McNamara:
I don't think it was
a bluff, but it was simply a... statement of the then accepted and official NATO strategy. It
was certainly nothing that I contemplated doing at the time, and nothing that I believe the
President would have authorized at the time, or nothing that would have been wise at the time.
As a matter of fact, I called in one of the senior allied officers -- you may recall that under,
at that time the Soviets had dropped what's known as "chaff," which is in effect tin foil, in
the atmosphere in order to cause malfunctioning in the navigations systems of our aircraft. And
we had to stop all air resupply of Berlin because of this interference with navigation. To
offset that reduction of air supply, we expanded the ground convoys along the ground corridors
crossing East Germany into Berlin, and then the Soviets instructed the East Germans to stop the
ground convoys, which they did, and then we added military escorts to the ground convoys, and on
one occasion the Soviets instructed the East Germans to allow a militarily escorted ground
convoy to enter the ground corridor into East Germany, but to prohibit it from exiting into West
Berlin. We finally got it out, but following that, I asked this senior allied officer to
speculate on how the situation would develop what would the Soviets do next and how would we
respond?

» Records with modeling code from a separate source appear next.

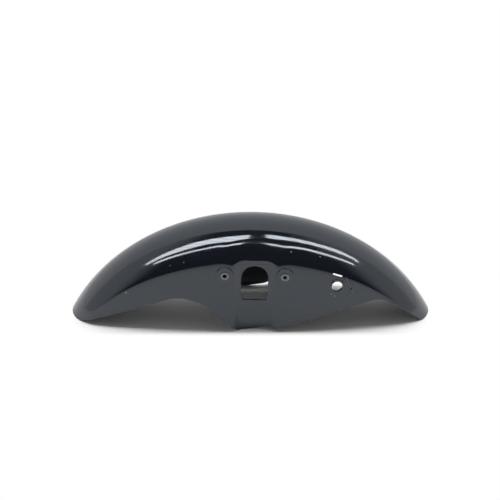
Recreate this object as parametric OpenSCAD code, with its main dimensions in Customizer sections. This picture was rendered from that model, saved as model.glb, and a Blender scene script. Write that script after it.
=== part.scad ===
// Front mudguard of a road motorbike, resting on the floor as it lies in the photo.
// X runs along its length, Y across, Z up. The wheel axle runs along Y below the floor plane.

/* [Crown] */
// Radius of the crown's outer face about the wheel axle
crown_r = 360; // [345:1:375]
// Height of the whole part over the floor
height = 176; // [170:1:182]
// How far inside the skirts' feet the crown's widest point lies, on each side
crown_in = 8; // [7:0.1:8.5]
// How much larger than half the width the radius of its flatter sides is
side_more = 12; // [10:0.5:16]
// How much smaller than half the width the radius of its round top is
top_less = 7; // [5:0.5:10]
// Wall of the moulding
wall = 2.8; // [2.4:0.1:3.4]

/* [Side panels] */
// Width over both skirts at the floor
skirt_w = 152; // [144:1:160]
// Flare of the side panels towards the floor, degrees
flare = 5; // [4:0.5:6]
// Plan radius of each side panel, which narrows the part towards its ends
plan_r = 1850; // [1700:50:2400]

/* [Rim] */
// Rear arch: its peak's distance from the rear tip, its height, and the radius over the peak
rear_back = 195.5; // [188:0.5:202]
rear_z = 61; // [55:1:65]
rear_r = 72; // [62:1:80]
// Slope of the rear arch towards the end and towards the fork, degrees
rear_out = 20.5; // [19:0.5:22]
rear_in = 43.6; // [40:0.2:46]
// Front arch: its peak's distance from the front tip, its height, and the radius over the peak
front_back = 104.5; // [98:0.5:110]
front_z = 54; // [50:1:58]
front_r = 45; // [40:1:50]
// Slope of the front arch towards the fork and towards the end, degrees
front_in = 17; // [16:0.5:18]
front_out = 37.6; // [36:0.2:39]
// Toe of the skirt: where its foot starts to rise towards the front, and how steeply
toe_x = -9; // [-12:0.5:-4]
toe_rise = 9; // [6:0.5:11]

/* [Fork recess] */
// Lean of the fork line from vertical while the part rests, degrees
lean = 1.4; // [0:0.1:2]
// Depth of the recess in each side panel
recess_d = 9.5; // [8:0.5:11]
// Width of the recess at the panel
recess_w = 70; // [66:1:76]
// Width of the recess at its floor
recess_floor_w = 42; // [40:1:46]
// Distance of its round top below the crown's top
recess_below = 49; // [47:0.5:52]
// Radius of its top corners at the panel
recess_round = 20; // [18:1:24]
// Distance of the shallow scoop above the recess from the crown's top, measured down
scoop_below = 26; // [24:0.5:30]
// Radius of the scoop across, and its lean from vertical, degrees
scoop_r = 300; // [250:10:400]
scoop_lean = 25; // [22:0.5:28]

/* [Fork opening] */
// Width of the opening, round at its top
opening_w = 43; // [38:1:46]
// Distance of its top edge below the crown's top, and its height
opening_below = 60; // [58:0.5:62]
opening_h = 61; // [54:1:64]
// Radius of its lower corners
opening_corner = 6; // [4:1:8]

/* [Fixing points] */
// Distance between the two fixing holes of a side
bolt_gap = 94.4; // [92:0.2:98]
// Distance of the fixing holes below the crown's top
bolt_below = 72.5; // [71:0.5:75]
// Bore of each metal collar
bore_d = 6.4; // [6:0.1:7]
// Diameter of the collar inside the moulding
collar_d = 9; // [8.6:0.1:9.4]
// Diameter and thickness of the collar's flange
flange_d = 13.6; // [12.6:0.2:14.4]
flange_t = 1.3; // [1:0.1:1.6]
// Diameter of the round pad around each collar
pad_d = 28; // [25:1:30]
// How far the pads stand out of the panel
pad_out = 1.3; // [0.9:0.1:1.7]
// Thickness of the moulding at a pad
pad_t = 6.2; // [5.6:0.1:7]

/* [Cable guide] */
// Place of the cable hole along X and its distance below the crown's top
cable_x = 137.5; // [133:0.5:142]
cable_below = 93.3; // [90:0.1:97]
// Diameter of the cable hole
cable_d = 17; // [14:0.5:18]
// Outer diameter of its raised ring
ring_d = 24; // [23:0.5:26]
// Length and height of the strap slot above the hole
slot_l = 16.5; // [14:0.5:18]
slot_h = 3.8; // [3:0.2:4.4]
// Height of the slot above the hole's centre
slot_up = 18; // [17:0.5:20]
// Tilt of the slot, degrees
slot_tilt = 20; // [16:1:24]
// Length, width and tilt of the rib that runs down past the ring
rib_l = 19; // [16:0.5:21]
rib_w = 2.6; // [2:0.1:3]
rib_tilt = 62; // [58:1:66]
// Length of the short upright rib below it
tab_l = 10; // [8:0.5:12]
// How far the ring and the ribs stand out of the panel
ring_out = 2.4; // [1.6:0.2:3]

/* [Hidden] */
$fn = 96;
half_w = skirt_w / 2;
slope = tan(flare);
flank = (recess_w - recess_floor_w) / 2 / recess_d;
opening_r = opening_w / 2;
axle_drop = crown_r - height;
tip_x = sqrt(crown_r * crown_r - axle_drop * axle_drop);
rear_x = rear_back - tip_x;
front_x = tip_x - front_back;
tall = 1.3 * height;
span = 1.3 * crown_r;
wide = 1.5 * skirt_w;
section_half = half_w - crown_in;
side_r = section_half + side_more;
top_r = section_half - top_less;
recess_top = height - recess_below;
scoop_z = height - scoop_below;
opening_top = height - opening_below;
opening_bottom = opening_top - opening_h;
bolt_z = height - bolt_below;
cable_z = height - cable_below;

// The section's top circle sits this far above the centres of its side circles, inside them
section_gap = side_more;
rise = sqrt((side_r - top_r) * (side_r - top_r) - section_gap * section_gap);
side_at = crown_r - rise - top_r;
meet = side_r * rise / (side_r - top_r);

// Half width of the crown's section at a height above the floor, on its flatter side
function section_y(z) = sqrt(side_r * side_r - pow(z + axle_drop - side_at, 2)) - section_gap;

// Half width of a side panel at a place along X and a height
function panel_y(x, z) = half_w - slope * z - x * x / (2 * plan_r);
pad_y = panel_y(bolt_gap / 2, bolt_z) + pad_out;

// Everything of the fork line turns about the wheel axle with the resting lean
module fork_frame() {
  translate([0, 0, -axle_drop])
    rotate([0, lean, 0])
      translate([0, 0, axle_drop])
        children();
}

// Leaning drum that bounds one side panel, set in by the given amount
module panel_drum(side, inset) {
  translate([0, side * half_w, 0])
    rotate([side * flare, 0, 0])
      translate([0, -side * (plan_r + inset), -wide])
        cylinder(h = tall + wide, r = plan_r, $fn = 360);
}

// Cross section of the crown: two flatter sides that run smoothly into a round top
module section(inset) {
  intersection() {
    translate([side_at, -section_gap])
      circle(r = side_r - inset);
    translate([side_at, section_gap])
      circle(r = side_r - inset);
    translate([side_at - 2 * wall, -wide])
      square([2 * wall + meet, 2 * wide]);
  }
  translate([side_at + rise, 0])
    circle(r = top_r - inset);
}

// Round crown about the wheel axle, filled down to its axle side
module crown(inset) {
  translate([0, 0, -axle_drop])
    rotate([90, 0, 0]) {
      rotate_extrude(angle = 180, $fn = 360)
        section(inset);
      translate([0, 0, -wide / 2])
        cylinder(h = wide, r = side_at - inset, $fn = 360);
    }
}

// Outer form for inset 0, cavity for the wall as inset
module body(inset) {
  intersection() {
    crown(inset);
    panel_drum(-1, inset);
    panel_drum(1, inset);
  }
}

// One arch of the lower rim through the whole width: two straight flanks under a round peak
// The flanks start a hair inside the round peak, so that the two outlines truly cross
module arch_cut(x, z, r, left, right) {
  reach = 2 * (z + r);
  cz = z - r;
  k = 0.999 * r;
  start = [x - k * sin(left), cz + k * cos(left)];
  end = [x + k * sin(right), cz + k * cos(right)];
  low_start = start - [(start[1] + reach) / tan(left), start[1] + reach];
  low_end = end + [(end[1] + reach) / tan(right), -end[1] - reach];
  rotate([90, 0, 0])
    linear_extrude(height = wide, center = true)
      polygon([low_start, start, [x, cz], end, low_end]);
  translate([x, 0, cz])
    rotate([90, 0, 0])
      cylinder(h = wide, r = r, center = true);
}

// Toe of the skirt, which rises gently towards the front
module toe_cut() {
  x = toe_x;
  run = front_x - toe_x;
  rotate([90, 0, 0])
    linear_extrude(height = wide, center = true)
      polygon([[x, 0], [x + run, run * tan(toe_rise)], [x + run, -run], [x, -run]]);
}

// Everything below the rim, cut out of the whole width
module rim_cut() {
  arch_cut(rear_x, rear_z, rear_r, rear_out, rear_in);
  arch_cut(front_x, front_z, front_r, front_in, front_out);
  toe_cut();
  translate([-span, -wide, -span])
    cube([2 * span, 2 * wide, span]);
}

// Places its children on the near panel's leaning face, moved out of it by the given amount
module on_panel(out) {
  translate([0, -half_w - out, 0])
    rotate([-flare, 0, 0])
      children();
}

// Funnel of the recess: sloping flanks at both sides and over a round top
module funnel() {
  up = recess_top - recess_round;
  side = recess_w / 2 - recess_round;
  deep = recess_round / flank;
  cut_w = recess_w / 2 - flank * deep;
  out_w = recess_w / 2 + flank * deep;
  translate([0, 0, -wide / 4])
    linear_extrude(height = up + wide / 4)
      polygon([[-out_w, -deep], [out_w, -deep], [cut_w, deep], [-cut_w, deep]]);
  rotate([90, 0, 90])
    linear_extrude(height = 2 * side, center = true)
      polygon([[-deep, 0], [deep, 0], [deep, up], [-deep, up + 2 * recess_round]]);
  for (end = [-1, 1]) {
    translate([end * side, deep, up])
      rotate([90, 0, 0])
        cylinder(h = 2 * deep, r1 = 0, r2 = 2 * recess_round);
  }
}

// Recess for the fork leg on the near side, grown by the given amount
module recess(grow) {
  y0 = -half_w + recess_d + grow;
  shift = grow * sqrt(1 + flank * flank) / flank;
  intersection() {
    rotate([90, 0, 90])
      linear_extrude(height = 3 * recess_w, center = true)
        polygon([[-wide, -wall], [y0 - slope * wall, -wall], [y0 + slope * tall, tall], [-wide, tall]]);
    on_panel(-shift)
      funnel();
  }
}

// Shallow scoop above the near recess, grown by the given amount
module scoop(grow) {
  translate([0, -section_y(scoop_z), scoop_z])
    rotate([-scoop_lean, 0, 0])
      translate([0, grow - scoop_r, -wide / 3])
        cylinder(h = wide, r = scoop_r, $fn = 360);
}

// Both recesses and scoops on the fork line
module recesses(grow) {
  fork_frame() {
    recess(grow);
    scoop(grow);
    mirror([0, 1, 0]) {
      recess(grow);
      scoop(grow);
    }
  }
}

// Opening beside the fork leg, through both sides
module opening() {
  fork_frame()
    rotate([90, 0, 0])
      linear_extrude(height = wide, center = true) {
        translate([0, opening_top - opening_r])
          circle(r = opening_r);
        translate([-opening_r, opening_bottom + opening_corner])
          square([opening_w, opening_top - opening_r - opening_bottom - opening_corner]);
        translate([-opening_r + opening_corner, opening_bottom])
          square([opening_w - 2 * opening_corner, opening_corner * 2]);
        for (side = [-1, 1]) {
          translate([side * (opening_r - opening_corner), opening_bottom + opening_corner])
            circle(r = opening_corner);
        }
      }
}

// Places its children at one fixing point, with +Z pointing out of the panel
module at_bolt(side, end) {
  fork_frame()
    translate([end * bolt_gap / 2, side * pad_y, bolt_z])
      rotate([side * -90, 0, 0])
        children();
}

// Round pads under the collars
module pads() {
  for (side = [-1, 1]) {
    for (end = [-1, 1]) {
      at_bolt(side, end)
        translate([0, 0, -pad_t])
          cylinder(h = pad_t, d = pad_d);
    }
  }
}

// Holes that take the collars
module pad_holes() {
  for (side = [-1, 1]) {
    for (end = [-1, 1]) {
      at_bolt(side, end)
        translate([0, 0, -2 * pad_t])
          cylinder(h = 4 * pad_t, d = collar_d);
    }
  }
}

// Places its children on the near panel at the cable guide, with +Z pointing out
module at_guide(dx, dz) {
  y = -panel_y(cable_x + dx, cable_z + dz);
  translate([cable_x + dx, y, cable_z + dz])
    rotate([90, 0, 0])
      children();
}

// Ring and ribs of the cable guide
module guide() {
  seat = 0.7 * wall;
  rib_x = ring_d / 2 + rib_w + rib_l * cos(rib_tilt) / 2 - rib_w / 2;
  tab_x = ring_d / 2 + rib_l * cos(rib_tilt) + rib_w;
  at_guide(0, 0)
    translate([0, 0, -seat])
      cylinder(h = ring_out + seat, d = ring_d);
  at_guide(rib_x, ring_d / 4)
    rotate([0, 0, -rib_tilt])
      translate([-rib_l / 2, -rib_w / 2, -seat])
        cube([rib_l, rib_w, ring_out + seat]);
  at_guide(tab_x, -ring_d / 4 - tab_l / 3)
    translate([-rib_w / 2, -tab_l / 2, -seat])
      cube([rib_w, tab_l, ring_out + seat]);
}

// Cable hole and strap slot
module guide_holes() {
  at_guide(0, 0)
    translate([0, 0, -cable_d])
      cylinder(h = 2 * cable_d, d = cable_d);
  at_guide(0, slot_up)
    rotate([0, 0, -slot_tilt])
      translate([-slot_l / 2, -slot_h / 2, -slot_l])
        cube([slot_l, slot_h, 2 * slot_l]);
}

// The one moulded shell
module shell() {
  color([0.07, 0.07, 0.08])
    difference() {
      union() {
        difference() {
          body(0);
          recesses(0);
          difference() {
            body(wall);
            recesses(wall);
          }
        }
        pads();
        guide();
      }
      rim_cut();
      opening();
      pad_holes();
      guide_holes();
    }
}

// A flanged metal collar pressed into a pad
module collar(side, end) {
  color([0.62, 0.63, 0.64])
    at_bolt(side, end)
      difference() {
        union() {
          translate([0, 0, -pad_t])
            cylinder(h = pad_t + flange_t, d = collar_d);
          cylinder(h = flange_t, d = flange_d);
        }
        translate([0, 0, -pad_t - 1])
          cylinder(h = pad_t + flange_t + 2, d = bore_d);
      }
}

shell();
collar(-1, -1);  // near_rear_collar
collar(-1, 1);  // near_front_collar
collar(1, -1);  // far_rear_collar
collar(1, 1);  // far_front_collar
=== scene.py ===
# %% [markdown]
# A motorbike's front mudguard, moulded in one piece from gloss black ABS, lies on a white floor.
# The CAD model is loaded first and kept as the frame, so that every piece made here has a fixed place.

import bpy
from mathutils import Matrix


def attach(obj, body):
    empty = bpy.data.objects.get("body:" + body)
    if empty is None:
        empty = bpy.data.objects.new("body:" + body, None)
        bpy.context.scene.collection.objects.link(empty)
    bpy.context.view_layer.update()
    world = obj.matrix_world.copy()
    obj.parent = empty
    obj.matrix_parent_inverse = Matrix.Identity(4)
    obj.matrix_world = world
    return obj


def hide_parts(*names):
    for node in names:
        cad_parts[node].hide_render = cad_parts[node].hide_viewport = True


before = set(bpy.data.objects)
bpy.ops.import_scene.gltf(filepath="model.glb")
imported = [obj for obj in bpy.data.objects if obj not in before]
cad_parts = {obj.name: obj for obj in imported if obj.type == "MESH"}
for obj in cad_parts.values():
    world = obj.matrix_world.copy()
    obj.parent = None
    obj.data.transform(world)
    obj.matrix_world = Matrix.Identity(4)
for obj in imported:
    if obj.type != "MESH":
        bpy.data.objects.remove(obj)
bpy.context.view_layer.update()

# %% [markdown]
# Sizes are in millimetres, as a maker would give them, while Blender works in metres.
# One helper makes an object from points, one starts a material, and one adds a node,
# sets it up and links it. The last few wrap the kinds of node that every finish here is built from.

# %% imports and first helpers
import math

import bmesh
import bpy
import numpy as np
from mathutils import Matrix, Vector

MM = 0.001
scene = bpy.context.scene


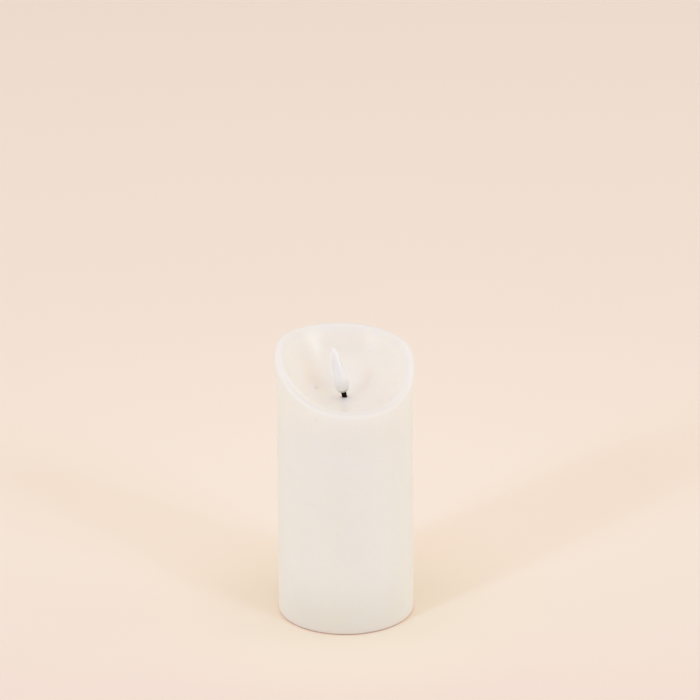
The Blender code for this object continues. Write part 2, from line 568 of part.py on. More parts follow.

He said, Well, they'll do A and we'll do B, and they'll do C, and we'll do D, and
they'll do E, and we'll do F, and they'll then do G, and I said "How will we respond then?" He
said, "Well, we'll have to use nuclear weapons." I couldn't believe it -- it just seemed absurd
to me. So I then called Lord Mountbatten, who was then chief of the British defense staff, into
my office -- I'd known him in the China-Burma-India theatre during World War II, and I'd known
him while I was secretary, and I put the same question to him, and he went through A, B, C, D,
E, F, and then G, and I said, "And what do we do then?" I said, "You haven't mentioned the use
of nuclear weapons." He said, "Are you insane?" Now, Mountbatten, by the way -- that was in 1961
-- but Mountbatten was killed in, I believe November, December, 1978, and he made quite a famous
speech in Strasbourg 1978, before he died, and in that speech he said that he never, under any
circumstances, would have recommended NATO initiate the use of nuclear weapons. He believed that
then, he believed it in '61 as I did in '61.